The love of our country blinded many of us. The history of Russia and Great Britain vying over Afghanistan in the 19th century was… forgotten. Great Britain lost a war in Afghanistan in the 1840s. The attempt by the USSR to change Afghanistan was… forgotten (as well as the fact that the United States armed the mujahideen in the 1980s in their fight with the Soviet Union). The USSR left Afghanistan with its tail between its legs and then collapsed. And now it was our turn.
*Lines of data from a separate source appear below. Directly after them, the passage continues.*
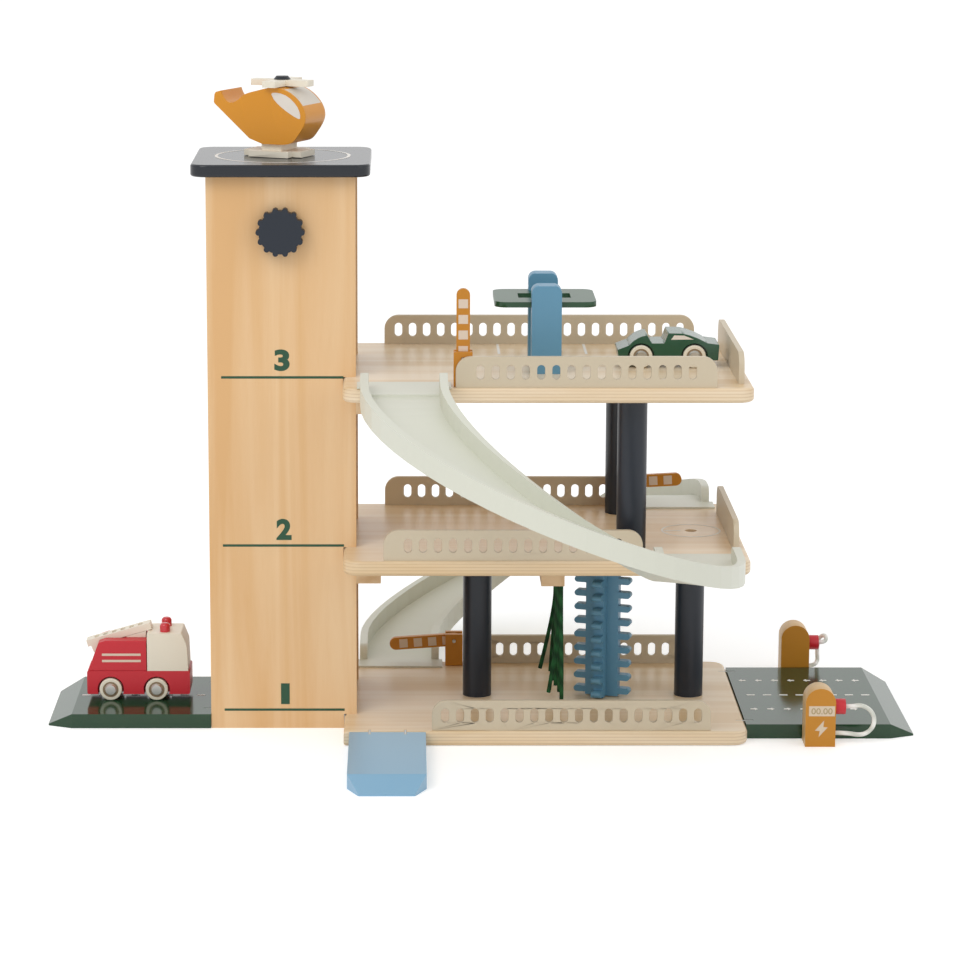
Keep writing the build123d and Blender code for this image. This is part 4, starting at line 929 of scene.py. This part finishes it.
# The side window, in millimetres along the body and above its foot.
window_outline = [
    (-0.7, 40.8), (1.5, 36.7), (4.6, 33.4), (8.1, 30.6), (12.0, 27.8), (15.8, 25.5), (19.8, 23.2),
    (23.5, 21.6), (25.0, 21.6), (25.2, 24.0), (24.6, 27.2), (22.9, 30.8), (20.2, 34.2),
    (16.6, 37.5), (12.5, 40.0), (8.0, 41.5), (3.7, 42.0), (0.6, 41.8),
]
window_print = paint_material("pale_window_print", "#E4DBD0", 0.4)
heli_frame = Matrix.Translation((heli_x, 0, heli_low)) @ Matrix.Rotation(heli_turn, 4, "Z")
for side_name, side in (("near", -1), ("far", 1)):
    outline = [
        heli_frame @ Vector((a / 1000, side * (helicopter_half_width + print_lift), z / 1000))
        for a, z in window_outline
    ]
    flat_piece(
        "helicopter_window_" + side_name, outline if side < 0 else outline[::-1],
        [tuple(range(len(outline)))], window_print, "helicopter",
    )

# ---------------------------------------------------------------- sports car
# One shaped block painted dark green and lacquered, with printed side windows.
# Its turned cream wheels sit on steel axles with hub caps, in bores through the block.
car_paint = paint_material("dark_green_gloss_paint", "#1E5038", 0.22, 0.3)
dress("sports_car_body", car_paint, 0.0008)
tread_cream = paint_material("cream_wheel_paint", "#E6DECB", 0.45)
# This brown is painted shade: the turned grooves round the hubs are drawn as flat rings in it.
groove_shade_brown = paint_material("painted_groove_shade", "#8A7459", 0.6)


def wheel_recess(name, centre, facing, body):
    """A flat ring round the hub on the wheel's outer face, its brown the painted shade of the
    turned groove.
    """
    steps = 48
    corners = []
    for radius in (0.0066, 0.0050):
        for step in range(steps):
            angle = 2 * math.pi * step / steps
            corners.append((
                centre[0] + radius * math.cos(angle),
                centre[1],
                centre[2] + radius * math.sin(angle),
            ))
    faces = [(s, (s + 1) % steps, steps + (s + 1) % steps, steps + s) for s in range(steps)]
    if facing > 0:
        faces = [face[::-1] for face in faces]
    return flat_piece(name, corners, faces, groove_shade_brown, body)


wheel_face = 0.0185
for vehicle, axles, wheel_z in (
    ("sports_car", (("front", 0.0795), ("rear", 0.1233)), 0.3037),
    ("fire_truck", (("front", -0.3219), ("rear", -0.3604)), 0.0217),
):
    for axle, axle_x in axles:
        dress(vehicle + "_" + axle + "_wheels", tread_cream)
        dress(vehicle + "_" + axle + "_axle", zinc_steel)
        for side_name, side in (("near", -1), ("far", 1)):
            wheel_recess(
                vehicle + "_" + axle + "_groove_" + side_name,
                (axle_x, side * (wheel_face + print_lift / 2), wheel_z), side,
                vehicle + "_" + axle + "_wheel_set",
            )
vehicle_half_width = 0.018
car_window_outline = [(0.1039, 0.3178), (0.1065, 0.3214), (0.1146, 0.3212), (0.1225, 0.3180)]
for side_name, side in (("near", -1), ("far", 1)):
    outline = [(x, side * (vehicle_half_width + print_lift), z) for x, z in car_window_outline]
    flat_piece(
        "car_window_" + side_name, outline[::-1] if side < 0 else outline, [(0, 1, 2, 3)],
        window_print, "sports_car",
    )

# ---------------------------------------------------------------- fire truck
# A red painted chassis and tank and a cream cab with two red beacons, glued together.
# The cream ladder swings at the tank's rear and lies on a rest; two stripes are printed.
for part in ("fire_truck_chassis", "fire_truck_tank"):
    dress(part, red_paint, 0.0006)
dress("fire_truck_cab", cream_paint, 0.0006)
dress("fire_truck_ladder", cream_paint, 0.0005)
dress("fire_truck_ladder_rest", cream_paint, 0.0003)
beacon_paint = paint_material("red_gloss_paint", "#C8202E", 0.2, 0.4)
dress("fire_truck_beacons", beacon_paint)
stripe_rear = -0.3673
stripe_front = -0.3349
stripe_height = 0.0020
for number, z in enumerate((0.0452, 0.0506)):
    for side_name, side in (("near", -1), ("far", 1)):
        y = side * (vehicle_half_width + print_lift)
        top = z + stripe_height
        bar = [
            (stripe_rear, y, z), (stripe_front, y, z),
            (stripe_front, y, top), (stripe_rear, y, top),
        ]
        flat_piece(
            "truck_stripe_%d_%s" % (number + 1, side_name), bar if side < 0 else bar[::-1],
            [(0, 1, 2, 3)], pale_print, "fire_truck",
        )
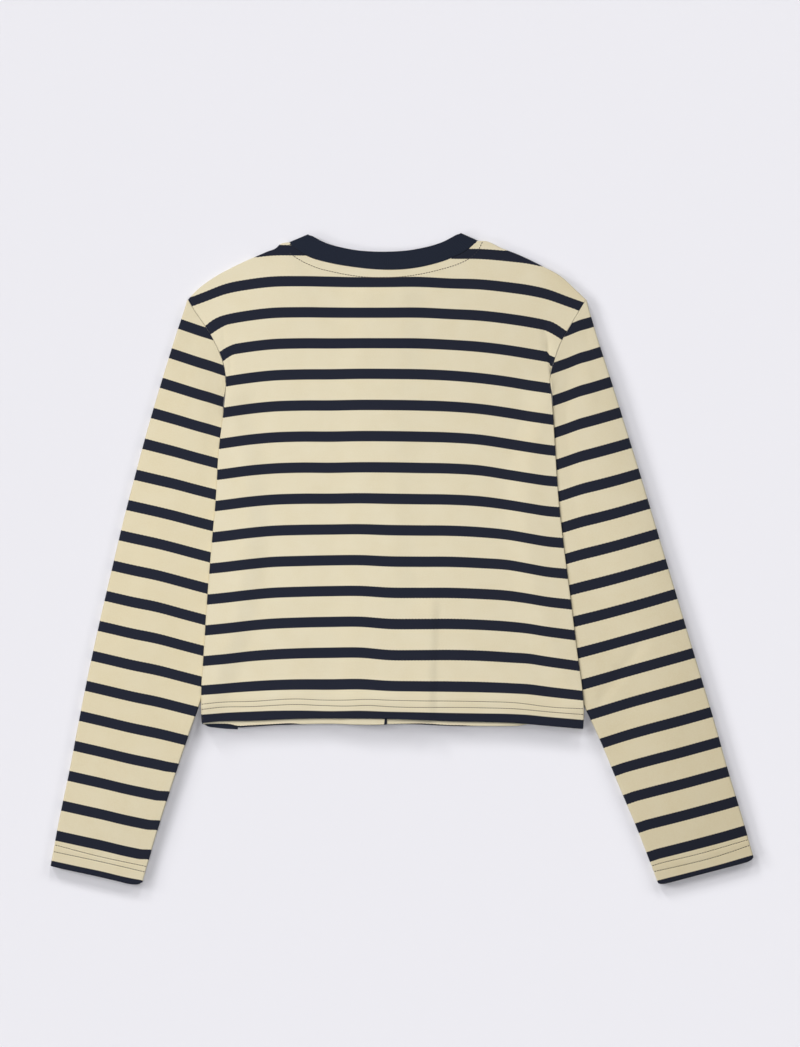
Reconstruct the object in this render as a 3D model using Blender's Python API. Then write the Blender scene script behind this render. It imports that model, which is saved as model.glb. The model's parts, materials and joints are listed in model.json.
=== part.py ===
# Striped jersey cardigan, laid flat with its fronts down and its back up.  The sleeves lie beside the
# body, their inner edges tucked under it.
# Sizes are in millimetres until a mesh is made.  Looking down on the back, +X is to the right and +Y
# towards the neck; +Z points up off the surface, which is at 0.  The wearer's left is at -X.

from math import cos, pi, radians, sin

import bpy
import numpy as np

MM = 0.001

WALL = 1.2  # jersey
BAND_WALL = 1.8  # neckband, rib folded double
BAND_WIDTH = 18.5
SEAM = 0.3  # gap between pieces
ROLL_GAP = 0.7  # between back and front where their rolled edges meet
LAYER_PITCH = 2.3  # from the middle of a lower layer to the middle of the layer on it
LOFT = 1.4  # how much more the back stands off the fronts, away from its edges

BUTTON_COUNT = 6
BUTTON_RADIUS = 6.4
BUTTON_THICK = 2.0
BUTTON_BEVEL = 0.5
BUTTON_FIRST_Y = 216.0
BUTTON_PITCH = 70.0
BUTTON_LIFT = BUTTON_THICK + 0.2

FRONT_NECK_DROP = 78.0  # from the neck corners to the front neck seam
FRONT_NECK_ROUNDNESS = 2.2  # 2 is an ellipse, more is squarer
HEM_DROP_FADE = 6  # power by which the fronts' longer hem fades out up the body

LAP_STEP = WALL + SEAM  # the left front lies this much over the right one
LAP_STEP_AT_NECK = BAND_WALL + SEAM
LAP_STEP_OUTSIDE, LAP_STEP_RAMP = 19.0, 15.0  # where it starts to climb, out from the lap, and over how far
NECK_STEP_Y, NECK_STEP_RAMP = 185.0, 30.0  # where the step grows to the neckband's

# The lap rides over the buttons: a ramp on each side, and one above the hem and below the neck.
BUTTON_SIDE_RAMP = 22.0
BUTTON_FOOT_Y, BUTTON_FOOT_RAMP = -164.0, 24.0
BUTTON_HEAD_Y, BUTTON_HEAD_RAMP = 252.0, 26.0

# The back over the lap is a broad ridge.
RIDGE_HALF, RIDGE_RAMP = 45.0, 29.0
RIDGE_HEIGHT = 0.9  # over the lap alone
RIDGE_FOOT_Y, RIDGE_FOOT_RAMP = -172.0, 24.0
RIDGE_NECK_Y = 180.0
RIDGE_HEAD_Y, RIDGE_HEAD_RAMP = 285.0, 22.0
LOFT_SIDE, LOFT_TOP, LOFT_HEM = 60.0, 55.0, 45.0  # how far in from each edge the loft is full
CREASE_FADE = 3  # a crease fades out over a third of its length beyond its ends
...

Afghanistan is a society that is not and never has been a democracy. Built on intense rivalry between tribes, with cultural, religious, familial, and linguistic barriers separating Afghans who live over the next mountain range, it was not amenable to the Enlightenment idea upon which America was built. Yes, we spent trillions of dollars, sustained deaths and casualties and inflicted many more deaths and casualties on the Afghans -- and we lost. That is a simple fact. On August 20 in The Washington Post, Dan Berschinski, a retired Army infantry officer who lost both legs to an IED in 2009 summed up what was already apparent to him in 2009:
I saw early warning signs as a U.S. Army infantry platoon leader on my first mission in Kandahar in 2009. In my very first conversation with a local, a shopkeeper told me: “Lieutenant, I met the previous American lieutenant 12 months prior, I will meet another American lieutenant in 12 months when you leave.” He did not like the Taliban, the shopkeeper told me, but it would be in Afghanistan long after I would — and so he had no choice but to deal with it.
The Afghan shopkeeper was wise -- he knew that Westerners had come and gone in the past and that this iteration would be no different. His wisdom came from what he knew about his country in his soul that Americans did not.
So, the finger-pointing has begun and will go on for a long time. But politicians of both parties bear the blame and the game to hang it all onto Biden is simply ridiculous. As always, it will take time for history to sort this out. The real need is to restore American democracy to the ideals articulated by the Founding Fathers. We have many faults. Our job is to recognize and right them as Carl Schurz noted 150 years ago.